Look what one look at a woman bathing on her rooftop cost a man, his home, and his country.  The pronunciation of one word spelled the difference between life and death for a nation of people.  One word inserted by a serpent changed the course of human history forever.

One visit to a website, one indiscreet email or phone call, one moment of anger and fury, one rash and foolish decision made before a new Christian, or one “white lie” can create unbearable consequences to the heart, destiny, and influence of a person.  Rationalization that it’s only once or only a little can be fatal, both to self and others.

But this “little thing” principle applies to attitude, too.  A brief, gossiping conversation may seem harmless, but discourage or devastate the subject of it.   Small, snide comments about the elders, Bible class teachers, deacons, or others may divide friends for a long time.  A grudge-bearer may help divide a church over a single, relatively minor incident having long since occurred.  “Little,” too often, is in the eye of the beholder.

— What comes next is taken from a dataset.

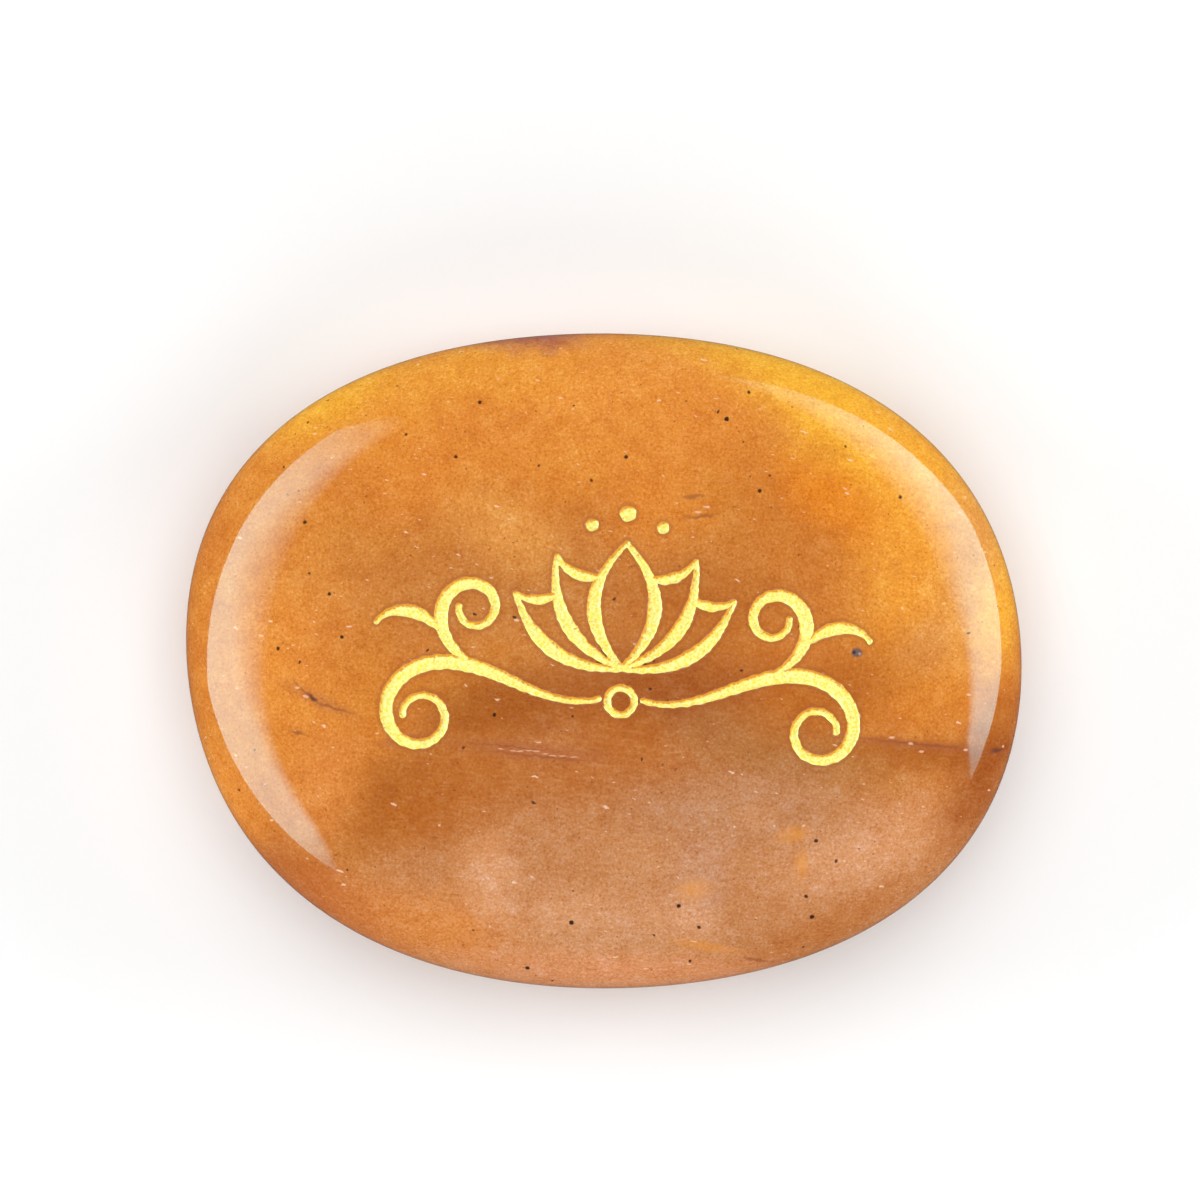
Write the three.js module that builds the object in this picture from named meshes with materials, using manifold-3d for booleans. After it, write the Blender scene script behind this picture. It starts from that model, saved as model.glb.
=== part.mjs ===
// An oval worry stone: one polished pebble of honey-coloured quartz with a lotus and two scrolls engraved
// in its upper face, and gold paint in the engraved lines. Millimetres, +Z up out of the engraved face,
// +X along the stone. The origin is the middle of the stone's box, on the surface that it rests on.
import * as THREE from 'three';
import { mergeVertices } from 'three/addons/utils/BufferGeometryUtils.js';
import Module from 'manifold-3d';

const wasm = await Module();
wasm.setup();

// The stone
const LENGTH = 60;
const WIDTH = 47;
const THICKNESS = 15;
const GIRDLE_HEIGHT = 7.4;    // the widest line round the stone, above the surface that it rests on
const FLAT_SHARE = 0.29;      // the flat spot under the stone, as a share of its outline
const CURVE_POWER = 2.4;      // 2 gives an ellipsoid, and more gives flatter faces and a rounder rim
const OUTLINE_WAVES = [       // how far the outline leaves an ellipse: waves round it, cosine and sine shares
  [3, 0.0001, 0.0046],
  [4, -0.0164, -0.0062],
];
const SEGMENTS = 60;
const TOP_RINGS = 7;
const UNDER_RINGS = 6;

// The engraving and the gold paint in it
const ORNAMENT_AT = new THREE.Vector2(1.3, 2.6);
const ENGRAVING_DEPTH = 0.35;
const PAINT_LEVEL = 0.1;      // the paint's face, below the face of the stone
const PAINT_GAP = 0.03;       // between the paint and the walls and floor of its groove
const BLANK_LOW = 9;          // the heights that the ornament's upright prisms run between
const BLANK_HIGH = 16;
const STROKE_STEP = 1.3;      // between the points of a stroke, where it is nearly straight
const STROKE_TURN = 24;       // degrees between the points of a stroke, where it curls
const ARC_STEPS = 5;          // the fewest steps in an arc
const FINE_STEPS = 600;       // the steps that a flourish is walked in
const CAP_STEPS = 3;          // points round half of a stroke's end
const ROUND_STEPS = 16;       // points round a ring or a bead

const stonePaint = new THREE.MeshStandardMaterial({ color: 0xd6862f, roughness: 0.12, metalness: 0 });
const goldPaint = new THREE.MeshStandardMaterial({ color: 0xf0cd4e, roughness: 0.42, metalness: 0.85 });

// The outline

// A point of the outline before it is sized, with the waves let in by share
function rawOutline(angle, share = 1) {
  let reach = 1;
  for (const [count, cosine, sine] of OUTLINE_WAVES) {
    reach += share * (cosine * Math.cos(count * angle) + sine * Math.sin(count * angle));
  }
  return new THREE.Vector2(reach * Math.cos(angle), reach * Math.sin(angle));
}

const rawBox = new THREE.Box2();
for (let degree = 0; degree < 360; degree += 0.5) {
  rawBox.expandByPoint(rawOutline(THREE.MathUtils.degToRad(degree)));
}
const rawSize = rawBox.getSize(new THREE.Vector2());
const rawMiddle = rawBox.getCenter(new THREE.Vector2());

// A point at a share of the way from the middle to the outline. The waves fade out towards the middle.
function planPoint(angle, share) {
  const raw = rawOutline(angle, share * share).multiplyScalar(share);
  const shift = rawMiddle.clone().multiplyScalar(share * share);
  return new THREE.Vector2(
    (raw.x - shift.x) * LENGTH / rawSize.x,
    (raw.y - shift.y) * WIDTH / rawSize.y,
  );
}

// Solids

// Turns a closed geometry into a manifold solid
function solid(geometry) {
  const bare = geometry.clone();
  bare.deleteAttribute('normal');
  bare.deleteAttribute('uv');
  const merged = mergeVertices(bare, 1e-5);
  const mesh = new wasm.Mesh({
    numProp: 3,
    vertProperties: new Float32Array(merged.attributes.position.array),
    triVerts: new Uint32Array(merged.index.array),
  });
  return new wasm.Manifold(mesh);
}

// Turns a manifold solid into a named mesh
function meshOf(body, name, material) {
  const { vertProperties, triVerts } = body.getMesh();
  const geometry = new THREE.BufferGeometry();
  geometry.setAttribute('position', new THREE.BufferAttribute(new Float32Array(vertProperties), 3));
  geometry.setIndex(new THREE.BufferAttribute(new Uint32Array(triVerts), 1));
  geometry.computeVertexNormals();
  const mesh = new THREE.Mesh(geometry, material);
  mesh.name = name;
  return mesh;
}

// The pebble as rings from the top of the dome, over the girdle, to the flat spot under it. A ring at
// share s of the outline lies (1 - s^p)^(1/p) of the dome above or below the girdle.
function pebbleGeometry(lowered = 0) {
  const fall = (share) => (1 - share ** CURVE_POWER) ** (1 / CURVE_POWER);
  const shareAt = (part) => Math.sin(part * Math.PI / 2) ** (2 / CURVE_POWER);
  const crown = THICKNESS - GIRDLE_HEIGHT;
  const keel = GIRDLE_HEIGHT / fall(FLAT_SHARE);

  const rings = [];
  for (let ring = 1; ring <= TOP_RINGS; ring += 1) {
    const share = shareAt(ring / TOP_RINGS);
    rings.push({ share, height: GIRDLE_HEIGHT + crown * (ring < TOP_RINGS ? fall(share) : 0) });
  }
  const flatPart = Math.asin(FLAT_SHARE ** (CURVE_POWER / 2)) / (Math.PI / 2);
  for (let ring = 1; ring <= UNDER_RINGS; ring += 1) {
    const share = shareAt(1 - (1 - flatPart) * ring / UNDER_RINGS);
    rings.push({ share, height: ring < UNDER_RINGS ? GIRDLE_HEIGHT - keel * fall(share) : 0 });
  }

  const positions = [0, 0, THICKNESS - lowered];
  for (const { share, height } of rings) {
    for (let segment = 0; segment < SEGMENTS; segment += 1) {
      const point = planPoint(2 * Math.PI * segment / SEGMENTS, share);
      positions.push(point.x, point.y, height - lowered);
    }
  }
  positions.push(0, 0, -lowered);

  const triangles = [];
  const at = (ring, segment) => 1 + ring * SEGMENTS + segment % SEGMENTS;
  const last = positions.length / 3 - 1;
  for (let segment = 0; segment < SEGMENTS; segment += 1) {
    triangles.push(0, at(0, segment), at(0, segment + 1));
    for (let ring = 0; ring < rings.length - 1; ring += 1) {
      triangles.push(at(ring, segment), at(ring + 1, segment), at(ring + 1, segment + 1));
      triangles.push(at(ring, segment), at(ring + 1, segment + 1), at(ring, segment + 1));
    }
    triangles.push(at(rings.length - 1, segment + 1), at(rings.length - 1, segment), last);
  }
  const geometry = new THREE.BufferGeometry();
  geometry.setAttribute('position', new THREE.Float32BufferAttribute(positions, 3));
  geometry.setIndex(triangles);
  return geometry;
}

// Strokes

// A line whose curvature runs evenly from the first bend to the second, in degrees per millimetre, walked
// in fine steps. Its points are a step apart, and closer where it curls. Shares are shares of its length.
function flourish(start, heading, length, [bendStart, bendEnd]) {
  const fine = length / FINE_STEPS;
  const bendAt = (share) => THREE.MathUtils.lerp(bendStart, bendEnd, share);
  const headingAt = (share) => heading + (bendStart + bendAt(share)) / 2 * share * length;

  const places = [new THREE.Vector2(...start)];
  const efforts = [0];
  for (let index = 0; index < FINE_STEPS; index += 1) {
    const middle = (index + 0.5) / FINE_STEPS;
    const direction = THREE.MathUtils.degToRad(headingAt(middle));
    const step = new THREE.Vector2(Math.cos(direction), Math.sin(direction)).multiplyScalar(fine);
    places.push(places[index].clone().add(step));
    efforts.push(efforts[index] + fine * Math.max(1 / STROKE_STEP, Math.abs(bendAt(middle)) / STROKE_TURN));
  }
  const count = Math.ceil(efforts.at(-1));
  const picks = Array.from({ length: count }, (_, pick) => (
    efforts.findIndex((effort) => effort >= efforts.at(-1) * pick / count)
  )).concat(FINE_STEPS);
  return {
    points: picks.map((index) => places[index]),
    shares: picks.map((index) => index / FINE_STEPS),
    fork: (share) => [places[Math.round(share * FINE_STEPS)].toArray(), headingAt(share)],
  };
}

// An arc from one point to another that stands off the straight line by bulge, to its left
function arc(from, to, bulge) {
  const start = new THREE.Vector2(...from);
  const end = new THREE.Vector2(...to);
  const along = end.clone().sub(start);
  const left = new THREE.Vector2(-along.y, along.x).normalize();
  const control = start.clone().add(end).multiplyScalar(0.5).addScaledVector(left, 2 * bulge);
  const points = new THREE.QuadraticBezierCurve(start, control, end)
    .getPoints(Math.max(ARC_STEPS, Math.round(along.length() / STROKE_STEP)));
  return { points, shares: points.map((_, index) => index / (points.length - 1)) };
}

// A stroke's widths swell along its line from the first to the second at peak, and fall to the third
function stroke({ points, shares }, [first, second, third], peak = 0.5) {
  const ease = (part) => part * part * (3 - 2 * part);
  const widths = shares.map((share) => (
    share < peak
      ? THREE.MathUtils.lerp(first, second, ease(share / peak))
      : THREE.MathUtils.lerp(third, second, ease((1 - share) / (1 - peak)))
  ));
  return { points, widths };
}

// The outline of a stroke with round ends, inset all round
function strokeShape({ points, widths }, inset) {
  const radius = (index) => widths[index] / 2 - inset;
  const direction = (index) => points[Math.min(index + 1, points.length - 1)].clone()
    .sub(points[Math.max(index - 1, 0)]).angle();
  const around = (index, angle) => new THREE.Vector2(
    points[index].x + radius(index) * Math.cos(angle),
    points[index].y + radius(index) * Math.sin(angle),
  );
  const last = points.length - 1;
  const outline = [];
  for (let index = 0; index < last; index += 1) {
    outline.push(around(index, direction(index) - Math.PI / 2));
  }
  for (let step = 0; step < CAP_STEPS; step += 1) {
    outline.push(around(last, direction(last) + Math.PI * (step / CAP_STEPS - 0.5)));
  }
  for (let index = last; index > 0; index -= 1) {
    outline.push(around(index, direction(index) + Math.PI / 2));
  }
  for (let step = 0; step < CAP_STEPS; step += 1) {
    outline.push(around(0, direction(0) + Math.PI * (step / CAP_STEPS + 0.5)));
  }
  return new THREE.Shape(outline);
}

// A round dot, or a ring where it has a hole
function roundShape({ centre, outer, inner = 0 }, inset) {
  const circle = (radius) => Array.from({ length: ROUND_STEPS }, (_, step) => {
    const angle = 2 * Math.PI * step / ROUND_STEPS;
    return new THREE.Vector2(centre[0] + radius * Math.cos(angle), centre[1] + radius * Math.sin(angle));
  });
  const shape = new THREE.Shape(circle(outer - inset));
  if (inner > 0) {
    shape.holes.push(new THREE.Path(circle(inner + inset)));
  }
  return shape;
}

// An upright prism through the stone's face on a stroke, a ring or a dot
function prism(mark, inset) {
  const shape = mark.points ? strokeShape(mark, inset) : roundShape(mark, inset);
  const geometry = new THREE.ExtrudeGeometry(shape, {
    depth: BLANK_HIGH - BLANK_LOW, bevelEnabled: false, curveSegments: 1,
  });
  geometry.translate(ORNAMENT_AT.x, ORNAMENT_AT.y, BLANK_LOW);
  return solid(geometry);
}

const joined = (bodies) => bodies.reduce((whole, body) => whole.add(body));

const mirrored = ({ points, widths }) => ({
  points: points.map((point) => new THREE.Vector2(-point.x, point.y)), widths,
});

// The lotus: a pointed petal in the middle, and two more to each side that stand behind it
function lotusMarks() {
  const base = [0, -3];
  const tip = [0, 5.8];
  const sideTip = [4.9, 4.7];
  const lowTip = [7.7, 2];
  const half = [
    stroke(arc(base, tip, -2.15), [0.5, 1, 0.42], 0.45),
    stroke(arc([1.65, 3.4], sideTip, -0.55), [0.45, 0.8, 0.42], 0.4),
    stroke(arc(base, sideTip, -1.75), [0.5, 1, 0.42]),
    stroke(arc([4.7, 2.1], lowTip, -0.45), [0.45, 0.75, 0.42], 0.4),
    stroke(arc(base, lowTip, -1.75), [0.5, 1.05, 0.42], 0.55),
  ];
  return [...half, ...half.map(mirrored)];
}

// A scroll: a vine that leaves the ring, rises and curls in below, with an upper curl and a leaf on it
function scrollMarks() {
  const vine = flourish([1.55, -5.2], -16, 28.6, [12, -42.5]);
  const [curlStart, curlHeading] = vine.fork(0.305);
  const curl = flourish(curlStart, curlHeading + 8, 15.2, [6, 51]);
  const [leafStart, leafHeading] = curl.fork(0.235);
  const leaf = flourish(leafStart, leafHeading - 18, 5.6, [-6, -30]);
  return [
    stroke(vine, [0.45, 1.1, 0.5], 0.4),
    stroke(curl, [0.45, 1, 0.5], 0.35),
    stroke(leaf, [0.4, 0.95, 0.4]),
  ];
}

const MARKS = {
  gilt_lotus: lotusMarks(),
  gilt_ring: [{ centre: [0, -5.3], outer: 1.22, inner: 0.68 }],
  gilt_bead_top: [{ centre: [0, 7.9], outer: 0.58 }],
  gilt_bead_left: [{ centre: [-2.5, 7], outer: 0.45 }],
  gilt_bead_right: [{ centre: [2.5, 7], outer: 0.45 }],
  gilt_scroll_left: scrollMarks().map(mirrored),
  gilt_scroll_right: scrollMarks(),
};

// The engraving follows the dome at one depth, and the paint lies in it as a thin layer
const grooves = joined(Object.values(MARKS).flat().map((mark) => prism(mark, 0)))
  .subtract(solid(pebbleGeometry(ENGRAVING_DEPTH)));
const stone = solid(pebbleGeometry()).subtract(grooves);

const worryStone = new THREE.Group();
worryStone.name = 'worry_stone';
worryStone.add(meshOf(stone, 'stone', stonePaint));
for (const [name, marks] of Object.entries(MARKS)) {
  const paint = joined(marks.map((mark) => prism(mark, PAINT_GAP)))
    .intersect(solid(pebbleGeometry(PAINT_LEVEL)))
    .subtract(solid(pebbleGeometry(ENGRAVING_DEPTH - PAINT_GAP)));
  worryStone.add(meshOf(paint, name, goldPaint));
}

export default worryStone;
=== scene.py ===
import bpy
import numpy as np
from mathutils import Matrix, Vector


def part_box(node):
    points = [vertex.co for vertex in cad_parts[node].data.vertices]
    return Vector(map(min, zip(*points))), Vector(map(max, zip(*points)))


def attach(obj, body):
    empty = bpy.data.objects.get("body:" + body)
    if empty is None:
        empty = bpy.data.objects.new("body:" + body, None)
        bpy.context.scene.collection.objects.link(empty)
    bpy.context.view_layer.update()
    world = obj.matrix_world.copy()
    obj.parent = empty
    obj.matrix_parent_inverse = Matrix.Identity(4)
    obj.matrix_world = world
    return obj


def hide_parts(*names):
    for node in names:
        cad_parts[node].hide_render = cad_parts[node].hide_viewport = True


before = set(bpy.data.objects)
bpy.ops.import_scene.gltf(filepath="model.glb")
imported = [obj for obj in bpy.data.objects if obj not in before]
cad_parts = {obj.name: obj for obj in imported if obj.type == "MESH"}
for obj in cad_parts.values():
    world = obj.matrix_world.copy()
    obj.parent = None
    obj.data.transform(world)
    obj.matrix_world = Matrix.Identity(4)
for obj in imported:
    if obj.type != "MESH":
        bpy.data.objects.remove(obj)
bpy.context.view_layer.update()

# The camera
# It looks straight down on the engraved face from an arm's length, as the photograph was taken. The stone's
# long axis falls by a few degrees to the right of the picture, so the camera is turned by as much.
PHOTO_SIDE = 1200                        # pixels
STONE_MIDDLE_PIXEL = (603.5, 660.8)
PIXELS_PER_MM = 13.94                    # at the stone's widest line
TURN = np.radians(2.35)
CAMERA_HEIGHT = 360.0                    # above the stone's widest line
GIRDLE_HEIGHT = 7.4                      # the widest line, above the floor
SENSOR = 36.0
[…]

A dear preacher friend of mine, David Sain, once illustrated this point very well.  He wrote:

I once read a statement that really got my attention.  It declared that a
tiny gnat can wreck an automobile.  Of  course, I wondered, “How?”
The article then explained that a tiny gnat had wrecked a car by flying
into the eye of the driver at a critical time, causing him to lose control.
So often in life, little things can do great harm.  It is easy for us to be
like that gnat.  Our petty criticisms, murmuring, complaints, and fault-
finding can “wreck” the most ambitious person or program.  Friend,
what our world needs is builders-not “wreckers.” (via Eastern Meadows Church
Bulletin, Montgomery, AL).

Let’s be careful with our influence, not minimizing our impact on others by our words, acts, and attitudes.  We want to do the little things that make a church great, through those same mediums.  As David says, let us build rather than wreck!